Taken as a whole, there is an infinite variety of these elements and they take on qualities somewhat related to the replicative evolutionary properties of material genes. According to this theory, imitated units of information are like genes and the human brain like bodies- the vehicle through which they propagate.


Richard Dawkins coined the term “memes” to describe these non material entities because they, like genes, seem obey a form of Darwinian evolution, albeit beyond the biological constraints of the organic world. Some of these memes even coalesce forming groups or packages of complementary memes- “memetic selfplexes”-much like some genes will replicate "en masse". Most importantly this fascinating- and speculative- train of thought hints at the incredible possibility that it is this complex dance of interacting memes that is what makes humans “human”.

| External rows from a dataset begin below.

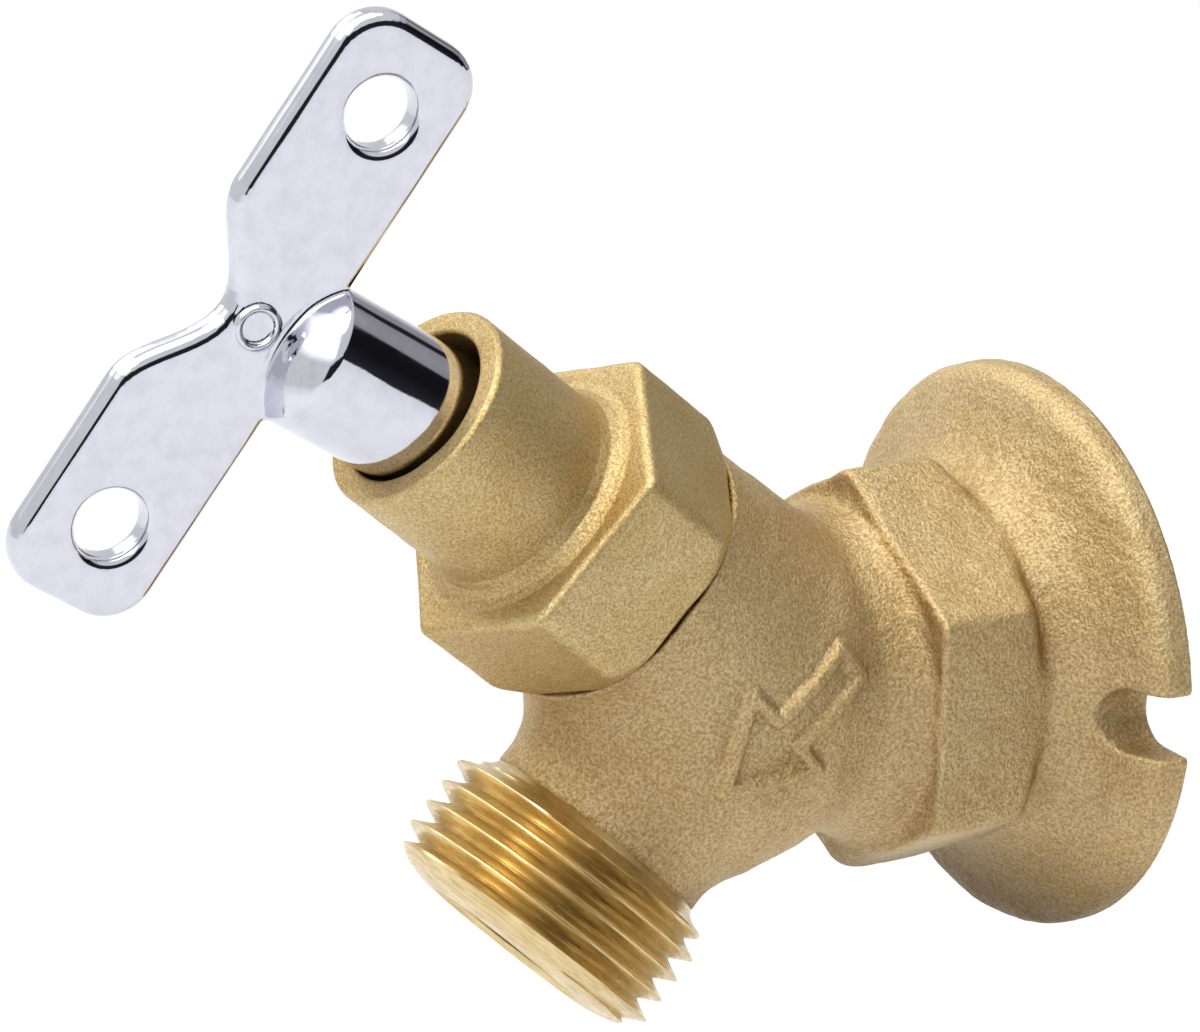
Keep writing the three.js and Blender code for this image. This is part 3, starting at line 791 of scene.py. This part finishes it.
def waterways(points):
    """The hollow inside: socket, relief and passage to the seat's port, then chamber, outlet and neck."""
    q, b, o = inlet.local(points), bonnet.local(points), outlet.local(points)
    lowered = q + (0, PASSAGE_DROP, 0)
    socket = rod(q, SOCKET_RADIUS, -1, SOCKET_DEPTH)
    before = np.minimum(socket, rod(q, RELIEF_RADIUS, RELIEF_START, RELIEF_END))
    before = blend_in(before, rod(lowered, PASSAGE_RADIUS, 15, 26), 1.0)
    before = blend_in(before, rod(b, SEAT_PORT, -8, SEAT_HEIGHT + 1), 1.0)
    after = blend_in(rod(b, CHAMBER_RADIUS, 2.6, 17.5), rod(o, OUTLET_BORE, -3, OUTLET_END), 1.0)
    after = np.maximum(after, -rod(b, SEAT_LIP, -14, SEAT_HEIGHT))
    neck = rod(b, NECK_BORE, 17.0, NECK_TOP + 1)
    return np.minimum(np.minimum(before, after), neck)


def casting(points):
    """The body with its uneven cast skin, which the machined wall face doesn't have."""
    unevenness = 0.05 * ripple(points, 5.0, 11) + 0.025 * ripple(points, 1.9, 12)
    as_cast = np.clip((-points[:, 1] - 0.6) / 0.8, 0, 1)
    outside = casting_outside(points) + unevenness * as_cast - flow_arrow(points)
    slotted = round_off(outside, -flange_slots(inlet.local(points)), 0.5)
    return round_off(slotted, -waterways(points), 0.3)


# The threads' skins run from a foot to a rim. Their limits are [distance along the axis, radius].
HOSE_FOOT, HOSE_BORE, HOSE_FLARE_FOOT, HOSE_FLARE_RADIUS = 15.2, 7.95, 27.2, 8.4
HOSE_END = [(26.2, 12.85), (26.8, 12.15), (27.2, 11.3), (27.5, 10.2), (OUTLET_END, 9.2)]
HOSE_LIMIT = [(HOSE_FOOT, 10.5), (16.1, 11.2), (16.5, 12.2), (17.0, 13.6), (25.5, 13.6), *HOSE_END]
HOSE_BORE_LINE = [(HOSE_FOOT, HOSE_BORE), (HOSE_FLARE_FOOT, HOSE_BORE), (OUTLET_END, HOSE_FLARE_RADIUS)]
INLET_MOUTH, INLET_SKIN, INLET_TAPER = [(0, 13.75), (0.8, 12.95), (1.0, 0)], 13.9, 1 / 32
NECK_FOOT = 17.2
NECK_LIMIT = [(NECK_FOOT, 9.7), (20.6, 9.7), (21.0, 12), (27.3, 12), (27.35, 11.1), (NECK_RIM, 10.5)]


def tube(radius):
    """The same radius everywhere, as radius(angle, height)."""
    return lambda angle, height: np.full(np.shape(height), radius)


def threaded(thread, limit=None):
    """A screw's surface as radius(angle, height), cut back to a stepped limit if there is one."""
    if limit is None:
        return lambda angle, height: thread_radius(angle, height, thread)
    cut_back = stepped(limit)
    return lambda angle, height: np.minimum(thread_radius(angle, height, thread), cut_back(angle, height))


def pipe_tap(angle, height):
    """The inlet's tapered thread, with a countersunk mouth."""
    tapered = thread_radius(angle, height, INLET_THREAD) - height * INLET_TAPER
    return np.maximum(tapered, stepped(INLET_MOUTH)(angle, height))


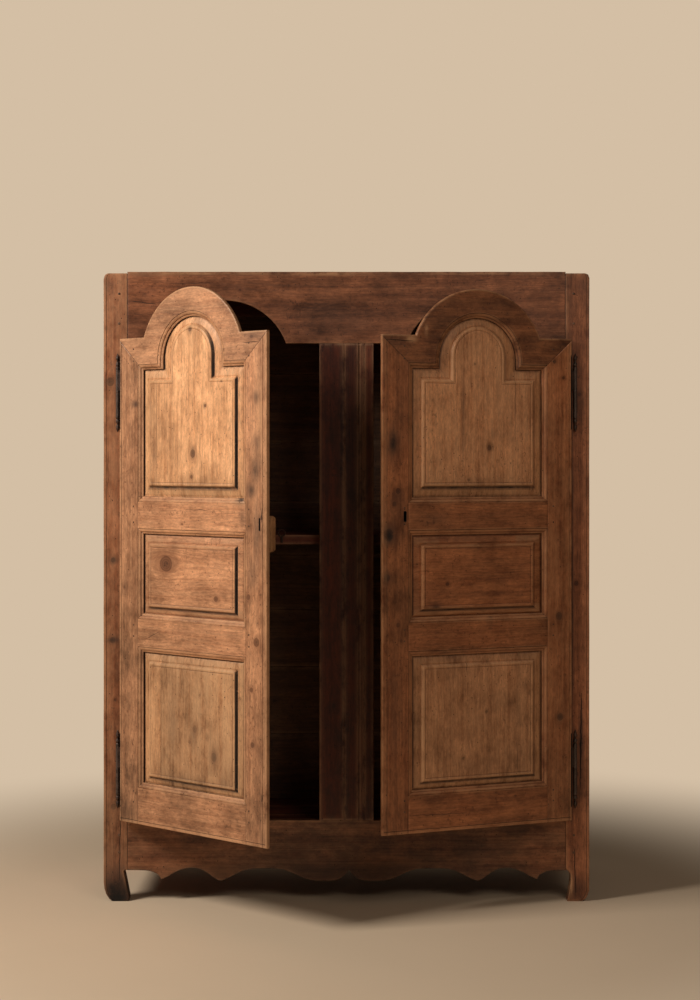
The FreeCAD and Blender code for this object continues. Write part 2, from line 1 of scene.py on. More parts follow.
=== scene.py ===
import bpy
import math
import numpy as np
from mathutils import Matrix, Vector

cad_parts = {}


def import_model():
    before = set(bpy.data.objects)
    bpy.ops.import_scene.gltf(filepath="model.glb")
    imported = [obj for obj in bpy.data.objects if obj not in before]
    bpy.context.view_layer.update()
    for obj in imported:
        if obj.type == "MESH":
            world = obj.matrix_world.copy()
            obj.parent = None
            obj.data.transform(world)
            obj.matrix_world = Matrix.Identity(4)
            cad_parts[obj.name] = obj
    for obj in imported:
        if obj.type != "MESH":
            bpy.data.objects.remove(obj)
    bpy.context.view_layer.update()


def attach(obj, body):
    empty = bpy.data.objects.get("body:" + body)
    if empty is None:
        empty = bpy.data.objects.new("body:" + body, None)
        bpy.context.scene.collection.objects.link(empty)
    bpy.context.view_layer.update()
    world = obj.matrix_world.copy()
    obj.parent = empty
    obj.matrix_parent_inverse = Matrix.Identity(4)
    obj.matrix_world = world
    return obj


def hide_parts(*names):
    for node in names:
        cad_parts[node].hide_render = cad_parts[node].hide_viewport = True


# Two-door panelled armoire in old pine, both doors ajar. Lengths are millimetres with X to the right,
# Y to the back and Z up; a finished piece is in metres.

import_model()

# ---- sizes of the cabinet ----
FRONT_Y = -23.0008  # front face of the frame
HALF, INNER, SIDE_IN, POST_IN = 772.0, 696.0, 744.0, 702.0
BACK_IN, BACK_REBATE, DEPTH = 455.0, 484.0, 500.0
SILL_Z, HEAD_Z, POST_Z, TOP_Z = 257.0, 1772.0, 1995.0, 2000.0
STILE_W, STILE_T, RAIL_T = 76.0, 50.0, 32.0
ARCH_Z, CUT_R = 1704.0, 204.0
APRON_MIDDLE = 8.0
FLOOR_Z, SHELF_Z, ROOF_Z = 222.0, 1131.0, 1975.0  # undersides of the boards
SIDE_FRONT, SIDE_BACK = 50.2, 454.8  # reach of the side rails
BACK_JOINTS = [232.0, 462.0, 692.0, 888.0, 1075.0, 1259.0, 1462.0, 1695.0, 1988.0]

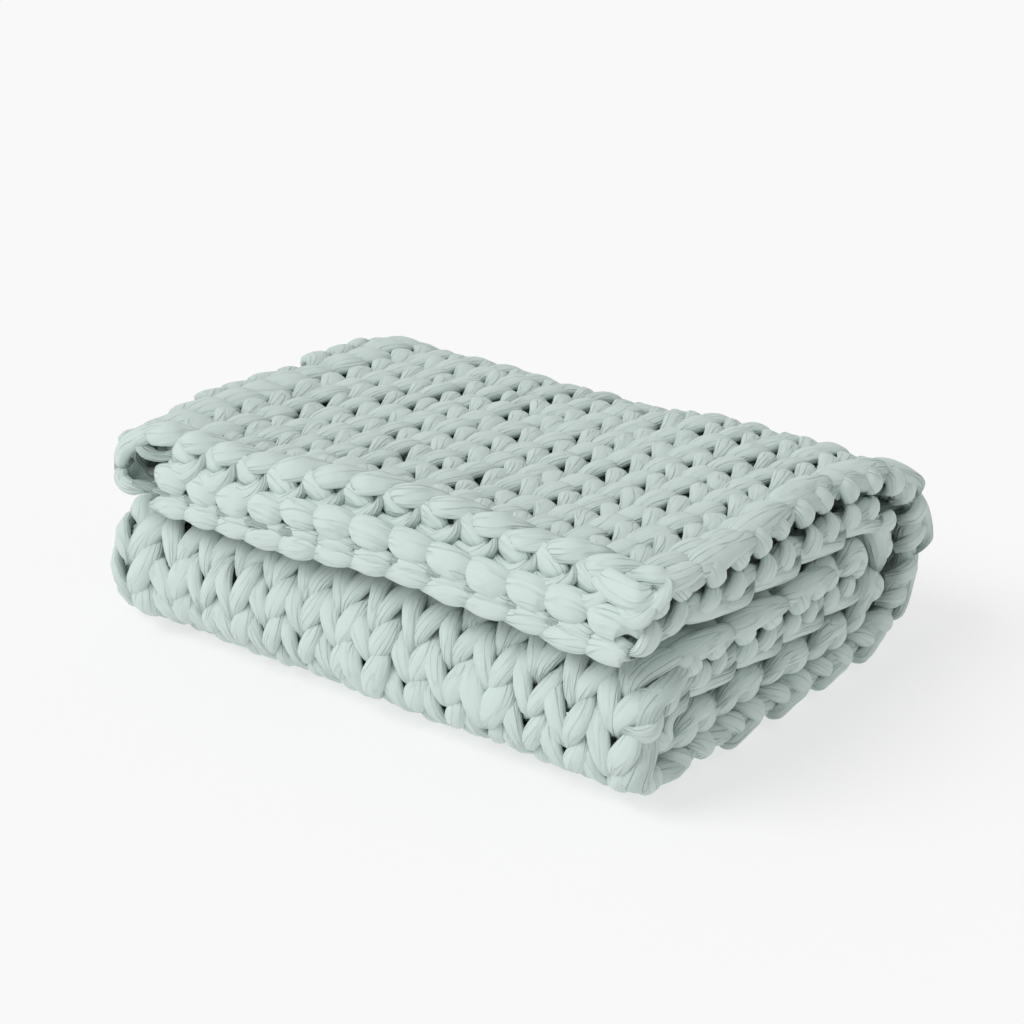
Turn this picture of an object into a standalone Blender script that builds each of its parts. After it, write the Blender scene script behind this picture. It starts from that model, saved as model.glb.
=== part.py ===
# A chunky knitted weighted blanket, folded in half across its width and then rolled up flat, as one closed
# solid of cloth. X runs along the folds, -Y is the front with the two open lips, Z is up. Metres.
import math

import bpy
import numpy as np

# the folded bundle
LENGTH = 0.622  # along the folds, from the folded end to the selvages
DEPTH = 0.486  # from the front bend to the back bend
SHEET = 0.0335  # thickness of the knitted cloth
PITCH = 0.0368  # from one layer's middle to the next: the layers lie a little apart

# how the roll turns
BACK_SLACK = 0.026  # how far the outer layer hangs clear of the inner one at the back bend
BACK_SQUARE = 2.0, 3.2  # over and under the middle: 2 is a round bend, more is squarer
FRONT_SQUARE = 2.5, 2.9
ROUND = 2, 2
LIP_INSET = 0.010  # the lips' stitches start this far behind the front bend
LIP_STEP = 0.011
LIP_LENGTH = 0.09  # how much of each lip bends down
LIP_DROOP = 0.002, 0.009  # of the upper and the lower lip, at its edge

# the two ends of the cloth inside the roll
HOOK_Y = 0.104  # the inner layer turns up here, inside the back bend
HOOK_RADIUS = 0.0182
HOOK_RETURN = 0.020
HOOK_THIN = 0.74  # the cast-off end is thinner than the cloth
THINNING = 0.05  # over this length
JOIN_SHORT = 0.014  # at the folded end both layers stop this short of the turn
END_SHORT = 0.026  # at the selvages the outer layer stops this much shorter still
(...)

Dawkins and Blackmore submit that these memes reflect another level of evolution; a Universal Darwinism. Though our brains were born of biological origins, its unique evolutionary path of, for example, intense societal interaction has given rise to the fluid phenomenon of meme replication. This is the rise of a new and separate evolution where humans can claim a unique position among animals as originators of a novel evolutionary opportunity. This is reminiscent of some of the patterns observed in nature such as the coalescing patterns of life that have tended to reoccur throughout earths living evolutionary past. Perhaps what is truly unique about humans is that we may have the ability to see through these patterns and truly see ourselves- whoever we are.